As we dissected both conversations, his and mine with Facilitator, he just continued to rock The Boy. We agreed that we never got the vibe that BM lied at any time, and that it was a possibility that Facilitator was projecting things upon BM that just weren't true. Despite our suspicions, I was trembling with fear and fury. DH was madder than I’ve ever seen him in our dozen years together.

As we both simmered in rage and fear and dread, I had an inspired idea: I went back into the nursery and asked K if she could join us for a few moments. She kindly obliged after finishing what she was doing. Together, DH and I told her about our separate conversations with Facilitator, and the issues we were having with her, and the complete lack of information. “She stated that the HSW spoke to the charge nurse this morning, but refused to say more.”

K’s eyes opened wide. “Why, I was the charge nurse this morning! This is what I told HSW…” (oh, what luck!!!) She proceeded to explain exactly what had happened overnight and then exactly what she had said to HSW. I knew that K could see our agitation; I was physically trembling and DH’s eyes were snapping. “Keep in mind that the meconium test isn't back yet... so we don't know anything yet.... I’ll tell you what, as soon as we’re done here, I’ll put in a message with HSW so you can speak with her tomorrow.”
Edited to Add: So now I was like, why didn't Facilitator just say she didn't know? She had refused to say "I don't know, I don't have that information. I can only tell you what HSW told me." What's so hard about that? Why did she have to be evasive and turn things around on us? I just don't understand.

We continued to speak for about another ten minutes, and K did her best to put us at ease… when you consider she has no say in what happens. We did feel better. By the time I returned The Boy to the nursery, I felt the best I'd felt since eight thirty that morning.


Edited to Add: DH left before I did. When I got home, he told he that he called Facilitator back and had a wee chat with her, and said to not ever question his, my, our commitment again - it is not at issue. So tired, frustrated, strung out, we went to bed, hoping that things would go smoother from here on out, still on track for The Boy to be brought home Tuesday.
Next Up: Part Four: The Week From Hell - Tuesday.

6 comments:

E said...

Oh wow...I can't stop reading your story. And I'm supposed to be giving out Halloween candy. I obviously have a lot more to read, but wanted to offer my congrats!! Back to reading....oh, thanks for your comment on my blog. We plan on doing the organic formula.

Sissy said...

Whoa. I mean, whoa. Seriously? What kind of facilitator is that? Can't wait to hear more.

Kelly said...

WTF indeed. This sounds like a terrible ordeal - both in the uncertainty of what is going on with your son and in dealing with that crazy facilitator. I'm so sorry you had to deal with that.
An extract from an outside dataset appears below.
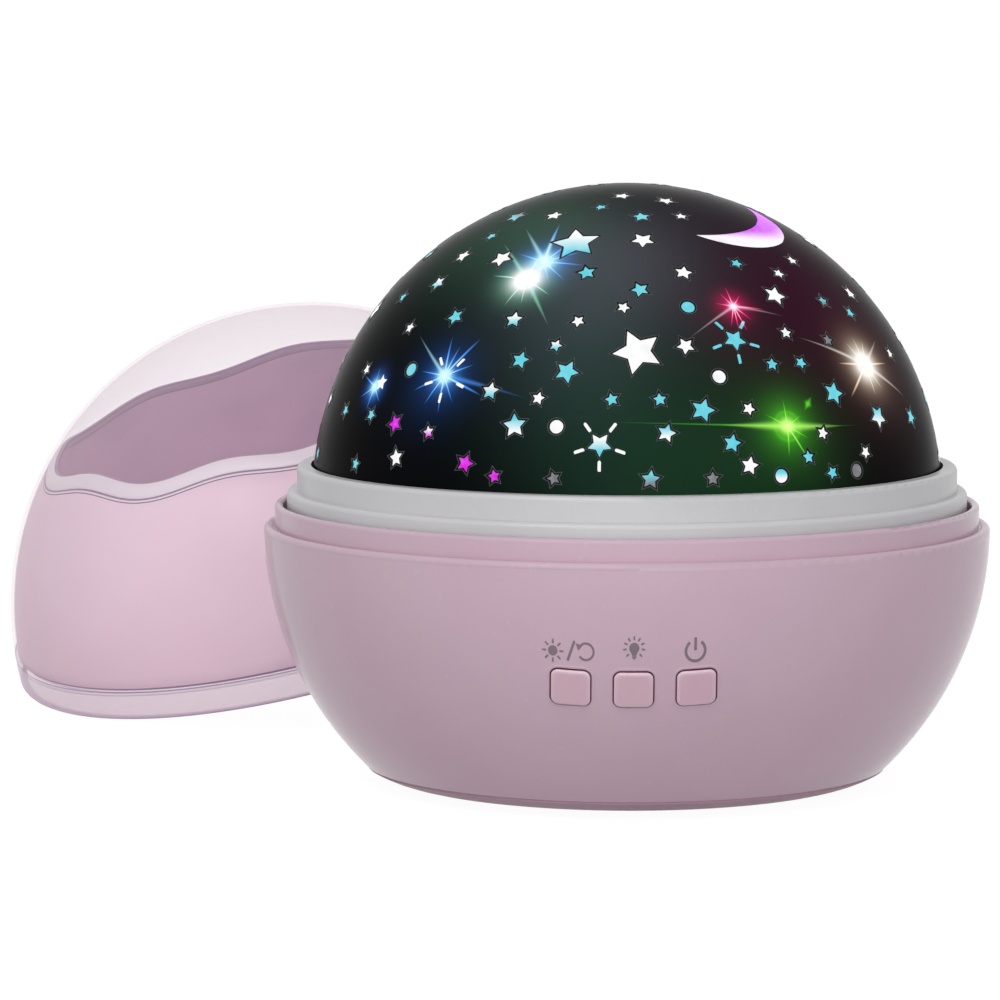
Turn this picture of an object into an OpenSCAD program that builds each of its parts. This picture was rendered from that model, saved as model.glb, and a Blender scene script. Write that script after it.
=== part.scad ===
// Star night light projector: a bowl-shaped base, a motor-driven star dome and a loose lift-off cover.
// Millimetres. Z is up and Z = 0 is the table. The unit turns about the Z axis, and its buttons face -Y.

/* [Base] */
// Largest diameter of the bowl, at its shoulder
body_d = 130; // [126:1:136]
// Height of the shoulder above the table
shoulder_z = 46.2; // [45:0.2:50]
// Radius of the arc that the bowl's side follows
bowl_arc_r = 59.8; // [59:0.2:61]
// Wall of the moulded bowl
wall = 2.2; // [1.8:0.1:2.6]
// Height of the parting line between bowl and bottom cover
part_z = 3.3; // [3.2:0.1:4]
// Floor thickness of the bottom cover
floor_t = 2.4; // [2.2:0.1:2.8]
// Height of the rubber feet under the bottom cover
foot_h = 0.6; // [0.6:0.1:1.6]
// Diameter of a rubber foot
foot_d = 8; // [7:0.5:9]
// Height of the upright lip above the shoulder
lip_h = 4.2; // [3.6:0.2:5]
// Thickness of the lip
lip_t = 1.5; // [1.2:0.1:1.8]

/* [Turntable] */
// Gap between the lip and the turning ring
ring_gap = 0.7; // [0.5:0.1:1]
// Height of the ring's lower tier above the lip
lower_tier_h = 2.4; // [2:0.2:3]
// Height of the ring's upper tier above the lower one
upper_tier_h = 4.4; // [3.6:0.2:5]
// Step in radius between the two tiers
tier_step = 1.8; // [1.6:0.1:2]
// Thickness of the upper tier
tier_t = 2.5; // [2.2:0.1:2.8]
// Teeth of the internal gear, a multiple of 4
ring_teeth = 80; // [76:4:80]
// Teeth of the drive pinion, a multiple of 2
pinion_teeth = 12; // [12:2:14]
// Radial gap between the ring gear and the dome's flange
gear_gap = 0.35; // [0.3:0.05:0.6]
// Diameter of the motor's output shaft
shaft_d = 3; // [2.5:0.1:3.5]

/* [Star dome] */
// Thickness of the dark star mask
mask_t = 0.8; // [0.6:0.1:1]
// Thickness of the clear dome under the mask
dome_t = 1.5; // [1.2:0.1:1.8]
// Width across a small star window
small_star = 2.5; // [2.1:0.1:2.6]
// Width across a medium star window
medium_star = 3.4; // [2.8:0.1:3.5]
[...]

Crazy.

Mrs H said...

Good grief! She sounds like my SW ding bat. How many parts are there to this story?? As if adopting isn't enough stress.

Plus you're totally right about the work birth vs adopting scenario. idiots.

Allie said...

Mrs H, I don't know how many parts there will be. All I knew is when I sat down to write this that I couldn't put it in one post. We're on the Monday after he was born, and we didn't get him home until Friday afternoon. And there wasn't a day where there wasn't some drama. :(

hope548 said...

You know, placement is a stressful enough time without your facilitator being an idiot. I was frustrated just reading that.